The principal axes of the ellipse given by the equation $ 9x^2+6y^2-4xy=4$ are along the directions of the vectors
a) $2i+3j$ and $3i-2j$ b) $2i+j$ and $i-2j$ c) $3i+2j$ and $2i-3j$ d) $i+2j$ and $2i-j$ e) $i+j$ and $i-j$
Seems trivial however I do not have much idea on how to find those vectors.
On
Consider the straight line through the origin
$$y=mx$$ and find its intersections with the ellipse by solving
$$9x^2+6m^2x^2-4mx^2=4,$$
or
$$x^2=\frac4{6m^2-4m+9}.$$
The squared distance from the origin to an intersection is
$$x^2+y^2=x^2(1+m^2)=\frac{4(m^2+1)}{6m^2-4m+9}.$$
By canceling the derivative on $m$, we find the extrema of this function at $$m=2,\\m=-\frac12,$$ corresponding to the direction vectors
$$(1,2),\\(2,-1).$$
The corresponding squared distances are
$$\frac45,\frac25,$$ telling you which are the short and long axis.
Notice that
$$ 9x^2+6y^2-4xy = \begin{pmatrix} x& y \end{pmatrix} \begin{pmatrix} 9 & \frac{-4}{2} \\ \frac{-4}{2} & 6 \end{pmatrix} \begin{pmatrix} x \\ y \end{pmatrix} $$ We'll define $\vec{x} = \begin{pmatrix} x \\ y \end{pmatrix} $. Now: $$ 9x^2+6y^2-4xy = \vec{x}^T \begin{pmatrix} 9&-2\\ -2&6 \end{pmatrix} \vec{x} $$ The matrix $\begin{pmatrix} 9&-2\\ -2&6 \end{pmatrix}$ can be diagonalized, which we prefer because then in the new basis there will be no xy term, meaning the new basis will give us the principal axes of the ellipse.
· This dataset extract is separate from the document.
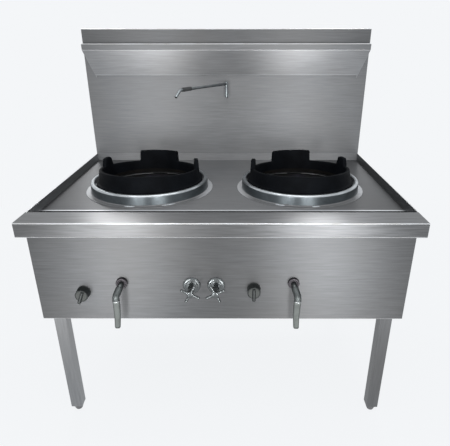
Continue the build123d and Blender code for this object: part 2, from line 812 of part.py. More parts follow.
def pilot_knob(side, pointer_angle):
    skirt_top = knob_gap + knob_skirt
    face_z = knob_gap + knob_depth
    front_z = face_z + pointer_rise
    knob = rod(knob_skirt_radius, knob_gap, skirt_top)
    knob += Pos(0, 0, (skirt_top + face_z) / 2) * Cone(
        knob_body_radius, knob_body_radius - knob_draft, face_z - skirt_top)
    pointer = slab(-pointer_width / 2, pointer_width / 2, -pointer_reach + pointer_width / 2,
                   knob_body_radius - knob_draft, skirt_top, front_z)
    tip = rod(pointer_width / 2, skirt_top, front_z)
    pointer += Pos(0, -pointer_reach + pointer_width / 2, 0) * tip
    knob = Rot(Z=pointer_angle) * (knob + pointer)
    bore_end = spindle_outside + push_travel + face_gap
    knob -= d_shaft(spindle_radius + running_gap, spindle_flat + running_gap,
                    knob_gap - cut_over, bore_end)
    return on_panel(knob, knob_xs[side], knob_drops[side])


def gas_manifold():
    start_x = knob_xs["left"] - manifold_overhang
    z = below(manifold_drop)
    end_y = rear_face + inlet_reach
    thread_y = end_y - gas_inlet_thread
    points = [(start_x, manifold_y, z), (manifold_return_x, manifold_y, z),
              (manifold_return_x, thread_y, z)]
    manifold = pipe(points, manifold_radius, manifold_bend)
    manifold += rod_y(gas_inlet_radius, manifold_return_x, thread_y, end_y, z)
    stubs = [(x, branch_radius) for x in lever_xs.values()]
    stubs += [(x, pilot_branch_radius) for x in knob_xs.values()]
    for x, radius in stubs:
        manifold += Pos(x, manifold_y, 0) * rod(radius, z - manifold_stub, z)
    return manifold - rod_y(gas_bore_radius, manifold_return_x, end_y - inlet_bore_depth,
                            end_y + cut_over, z)


# ---- water ----
def tap_body(side):
    body = rod(tap_body_radius, -sheet - tap_body_depth, -sheet)
    body += rod(bonnet_radius, -sheet, bonnet_reach)
    outlet = Cylinder(water_pipe_radius, tap_outlet_drop,
                      align=(Align.CENTER, Align.CENTER, Align.MIN))
    body += Pos(0, 0, -tap_outlet_inset) * Rot(X=90) * outlet
    body -= rod(tap_spindle_radius + running_gap, bonnet_reach - tap_spindle_depth - bore_relief,
                bonnet_reach + cut_over)
    return on_panel(body, tap_xs[side], tap_drop)


def tap_escutcheons():
    inner = bonnet_radius + wall_gap
    profile = [(inner, 0), (escutcheon_radius, 0), (escutcheon_radius, escutcheon_edge),
               (escutcheon_shoulder, escutcheon_depth - escutcheon_fall),
               (inner + escutcheon_lip, escutcheon_depth),
               (inner, escutcheon_depth)]
    return Compound([on_panel(lathe(profile), x, tap_drop) for x in tap_xs.values()])


def tap_handle(side, angle):
    hub_back = bonnet_reach + face_gap
    hub_front = tap_reach - tap_cap
    handle = rod(tap_hub_radius, hub_back, hub_front)
    handle += rod(tap_cap_radius, hub_front, tap_reach)
    handle += rod(tap_spindle_radius, bonnet_reach - tap_spindle_depth, hub_back)
    spoke_z = hub_front - spoke_setback
    for quarter in range(4):
        spoke = rod_x(spoke_radius, 0, spoke_length - spoke_tip_radius, 0, spoke_z)
        spoke += Pos(spoke_length - spoke_tip_radius, 0, spoke_z) * Sphere(spoke_tip_radius)
        handle += Rot(Z=angle + 90 * quarter) * spoke
    return on_panel(handle, tap_xs[side], tap_drop)


def water_manifold():
    z = below(tap_drop)
    body_end = panel_inner + tap_body_depth
    header_y = body_end + water_header_gap
    header = rod_x(water_pipe_radius, tap_xs["left"] - water_pipe_radius,
                   tap_xs["right"] + water_pipe_radius, header_y, z)
    for x in tap_xs.values():
        header += rod_y(water_neck_radius, x, body_end, header_y, z)
    end_y = rear_face + inlet_reach
    header += rod_y(water_pipe_radius, water_inlet_x, header_y, end_y, z)
    header += rod_y(water_inlet_radius, water_inlet_x, end_y - water_inlet_thread, end_y, z)
    return header - rod_y(water_bore_radius, water_inlet_x, end_y - inlet_bore_depth,
                          end_y + cut_over, z)


def supply_route(tap_x, run_drop, riser_x, outlet_z):
    """From a tap's outlet, back under the burners, up behind the cabinet to the wall."""
    y = panel_face + tap_outlet_inset
    low = below(run_drop)
    return [(tap_x, y, below(tap_drop + tap_outlet_drop)), (tap_x, y, low), (riser_x, y, low),
            (riser_x, riser_y, low), (riser_x, riser_y, outlet_z),
            (riser_x, wall_face + sheet + socket_depth, outlet_z)]


def spout_supply():
    points = supply_route(tap_xs["left"], spout_riser_drop, spout_x, rim_height + spout_low_rise)
    return pipe(points, supply_radius, supply_bend)


def spray_supply():
    points = supply_route(tap_xs["right"], spray_riser_drop, spray_riser_x, spray_z)
    return pipe(points, supply_radius, supply_bend)


def spout_elbow():
    low = rim_height + spout_low_rise
    swivel = rim_height + spout_swivel_rise
    elbow = rod(post_radius, low - post_radius, swivel)
    elbow -= rod(swivel_pin_radius + running_gap, swivel - swivel_pin_length - bore_relief,
                 swivel + cut_over)
    elbow = Pos(spout_x, post_y, 0) * elbow
    elbow += rod_y(post_radius, spout_x, post_y, wall_face + sheet + socket_depth, low)
    elbow += rod_y(wall_flange_radius, spout_x, wall_face - wall_flange, wall_face, low)
    return elbow


def spout_swing(shape):
    """Places a spout piece drawn on the swivel axis and pointing to -Y."""
    return Pos(spout_x, post_y, 0) * Rot(Z=spout_rest_angle) * shape


def spout_arm():
    swivel = rim_height + spout_swivel_rise
    arm_z = rim_height + spout_arm_rise
    top = rim_height + spout_top_rise
    arm = rod(post_radius, swivel + face_gap, top)
    arm += rod(swivel_pin_radius, swivel - swivel_pin_length, swivel + face_gap)
    points = [(0, 0, arm_z), (0, -arm_reach, arm_z), (0, -arm_reach - tip_reach, arm_z - tip_drop)]
    arm += pipe(points, arm_radius, tip_bend)
    tip = Vector(*points[2])
    along = (tip - Vector(*points[1])).normalized()
    bore = Plane(origin=tip, z_dir=along * -1) * rod(tip_bore_radius, -cut_over, tip_bore_depth)
    return spout_swing(arm - bore)


def spout_grip():
    z = rim_height + spout_arm_rise
    sleeve = rod_y(grip_radius, 0, -grip_start - grip_length, -grip_start, z)
    sleeve -= rod_y(arm_radius + running_gap, 0, -grip_start - grip_length - cut_over,
                    cut_over - grip_start, z)
    return spout_swing(sleeve)


# ---- drain ----
def drain_outlet():
    top = gutter_floor + drain_flange
    cup_low = gutter_floor - drain_cup_depth
    tail_low = cup_low - drain_tail_length
    outlet = lathe([(drain_flange_radius, top), (drain_flange_radius, gutter_floor),
                    (drain_cup_radius, gutter_floor), (drain_cup_radius, cup_low),
                    (drain_tail_radius, cup_low), (drain_tail_radius, tail_low),
                    (drain_tail_radius - drain_wall, tail_low),
                    (drain_tail_radius - drain_wall, cup_low + drain_wall),
                    (drain_cup_radius - drain_wall, cup_low + drain_wall),
                    (drain_cup_radius - drain_wall, top)])
    return Pos(drain_x, gutter_middle, 0) * outlet


def gutter_strainer():
    seat = gutter_floor + drain_flange
    rim_top = seat + strainer_wall
    low = rim_top - strainer_depth
    inner = strainer_radius - strainer_wall
    basket = lathe([(strainer_rim_radius, rim_top), (strainer_rim_radius, seat),
                    (strainer_radius, seat), (strainer_radius, low - strainer_wall),
                    (0, low - strainer_wall), (0, low), (inner, low), (inner, rim_top)])
    for index in range(strainer_hole_count):
        turn = Rot(Z=360 * index / strainer_hole_count)
        hole = rod(strainer_hole_radius, low - strainer_wall - cut_over, low + cut_over)
        basket -= turn * Pos(strainer_hole_circle, 0, 0) * hole
    post_top = low + strainer_post_height
    basket += rod(strainer_post_radius, low, post_top)
    basket += Pos(0, 0, post_top) * Sphere(strainer_ball_radius)
    return Pos(drain_x, gutter_middle, 0) * basket


# ---- write every sub-part ----
pieces = {
    "front_ledge": front_ledge(),
    "deck_plate": deck_plate(),
    "rear_upstand": rear_upstand(),
    "gutter_channel": gutter_channel(),
    "front_panel": front_panel(),
    "rear_panel": rear_panel(),
    "panel_screws": panel_screws(),
    "frame_rails": frame_rails(),
    "splashback_face": splashback_face(),
    "splashback_rear_skin": splashback_rear_skin(),
    "shelf_cover": shelf_cover(),
    "spray_bar": spray_bar(),
    "pilot_burners": pilot_burners(),
    "gas_manifold": gas_manifold(),
    "tap_escutcheons": tap_escutcheons(),
    "water_manifold": water_manifold(),
    "spout_supply": spout_supply(),
    "spray_supply": spray_supply(),
    "spout_elbow": spout_elbow(),
    "spout_arm": spout_arm(),
    "spout_grip": spout_grip(),
    "drain_outlet": drain_outlet(),
    "gutter_strainer": gutter_strainer(),
    "left_pilot_knob": pilot_knob("left", left_pointer_angle),
    "right_pilot_knob": pilot_knob("right", right_pointer_angle),
    "left_tap_handle": tap_handle("left", left_tap_angle),
    "right_tap_handle": tap_handle("right", right_tap_angle),
}
for side in ("left", "right"):
    pieces[side + "_side_rim"] = side_rim(side)
    pieces[side + "_side_panel"] = side_panel(side)
    pieces[side + "_trim_ring"] = trim_ring(side)
    pieces[side + "_wok_ring"] = wok_ring(side)
    pieces[side + "_burner_chamber"] = burner_chamber(side)
    pieces[side + "_burner"] = burner(side)
    pieces[side + "_gas_valve"] = gas_valve(side)
    pieces[side + "_lever_hub"] = lever_hub(side)
    pieces[side + "_lever_handle"] = lever_handle(side)
    pieces[side + "_pilot_valve"] = pilot_valve(side)
    pieces[side + "_pilot_spindle"] = pilot_spindle(side)
    pieces[side + "_tap_body"] = tap_body(side)
    for row in ("front", "rear"):
        pieces[f"{row}_{side}_leg"] = leg_post(side, row)
        pieces[f"{row}_{side}_foot"] = levelling_foot(side, row)

for name, piece in pieces.items():
    export_step(piece, f"parts/{name}.step")
print(len(pieces), "sub-parts written")
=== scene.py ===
# %% [markdown]
# # A two-burner wok range, dressed for its picture
#
# The range is a folded stainless bench with a splashback, two burner wells with black iron
# wok rings, a row of gas and water controls, and four legs. Its pieces arrive from the
# workshop model at their real size, in metres. This lesson gives every one of them its
# finish, and rebuilds as finer meshes the pieces whose shape the eye comes close to:
# castings, spun rings, taps, levers, knobs and feet.
#
# The workshop model is a fixed frame. Nothing in it is moved or resized. A finer piece takes
# its place from the node that it stands for, and rides on the same body.

# %% Load the fixed frame
import json
from math import cos, degrees, pi, radians, sin, sqrt, tan

import bmesh
import bpy
from mathutils import Matrix, Quaternion, Vector


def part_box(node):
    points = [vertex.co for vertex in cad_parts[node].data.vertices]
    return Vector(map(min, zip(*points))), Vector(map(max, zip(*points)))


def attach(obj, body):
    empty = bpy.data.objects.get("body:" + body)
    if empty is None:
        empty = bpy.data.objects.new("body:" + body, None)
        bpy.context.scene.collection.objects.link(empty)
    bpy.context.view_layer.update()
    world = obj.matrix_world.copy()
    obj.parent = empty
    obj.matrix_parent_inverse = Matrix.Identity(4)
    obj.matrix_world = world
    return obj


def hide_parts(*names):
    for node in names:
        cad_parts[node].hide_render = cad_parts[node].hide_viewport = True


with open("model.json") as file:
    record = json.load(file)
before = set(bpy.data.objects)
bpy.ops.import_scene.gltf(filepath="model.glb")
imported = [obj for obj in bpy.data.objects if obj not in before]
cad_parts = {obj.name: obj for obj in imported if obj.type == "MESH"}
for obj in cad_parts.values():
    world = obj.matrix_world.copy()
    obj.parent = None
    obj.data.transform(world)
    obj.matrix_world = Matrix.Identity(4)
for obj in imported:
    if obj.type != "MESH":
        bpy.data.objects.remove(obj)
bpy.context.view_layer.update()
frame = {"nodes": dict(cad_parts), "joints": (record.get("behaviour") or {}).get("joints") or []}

nodes = frame["nodes"]
sides = ("left", "right")

# %% [markdown]
# ## The camera
#
# The picture was taken from about eye height, a little right of the middle, looking down at
# the deck. The place and tilt were found by matching the corners of the ledge, splashback,
# cabinet and legs to their places in the picture. The lens is a little wide, which is why
# the legs lean inwards. The picture was cropped, so the lens axis isn't in its centre, and a
# small shift puts it back.

# %% Camera
eye = Vector((0.0496, -1.6109, 1.2482))
look_down = 24.317
turn_left = 0.199
roll_left = 0.047
focal_pixels = 444.87
picture_width = 450
picture_height = 446
axis_pixel = Vector((236.39, 239.39))

camera_data = bpy.data.cameras.new("camera")
camera_data.sensor_width = 36.0
camera_data.lens = focal_pixels * camera_data.sensor_width / picture_width
camera_data.shift_x = (picture_width / 2 - axis_pixel.x) / picture_width
camera_data.shift_y = (axis_pixel.y - picture_height / 2) / picture_width
camera = bpy.data.objects.new("camera", camera_data)
bpy.context.scene.collection.objects.link(camera)
camera.location = eye
camera.rotation_euler = (radians(90 - look_down), radians(roll_left), radians(turn_left))
bpy.context.scene.camera = camera
print("lens", round(camera_data.lens, 1), "mm, shift", round(camera_data.shift_x, 4),
      round(camera_data.shift_y, 4))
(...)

Let's find the eigenvalues: $$ (\lambda-9)(\lambda - 6) - 4 = \lambda^2 - 15\lambda + 50 = 0$$ $$ \lambda = 5 ,10 $$ For $\lambda = 5$ we'll find the eigen vector: $$\begin{pmatrix} 4&-2 \\ -2 & 1 \end{pmatrix} v = 0$$ It is easy to see that $v=\begin{pmatrix} 1\\2 \end{pmatrix} $ solves the equation. The original matrix is a symmetric matrix meaning the other eigen vector will be orthogonal to the one we just found meaning it will be $\begin{pmatrix} 2\\-1 \end{pmatrix} $ So the answer is option (d).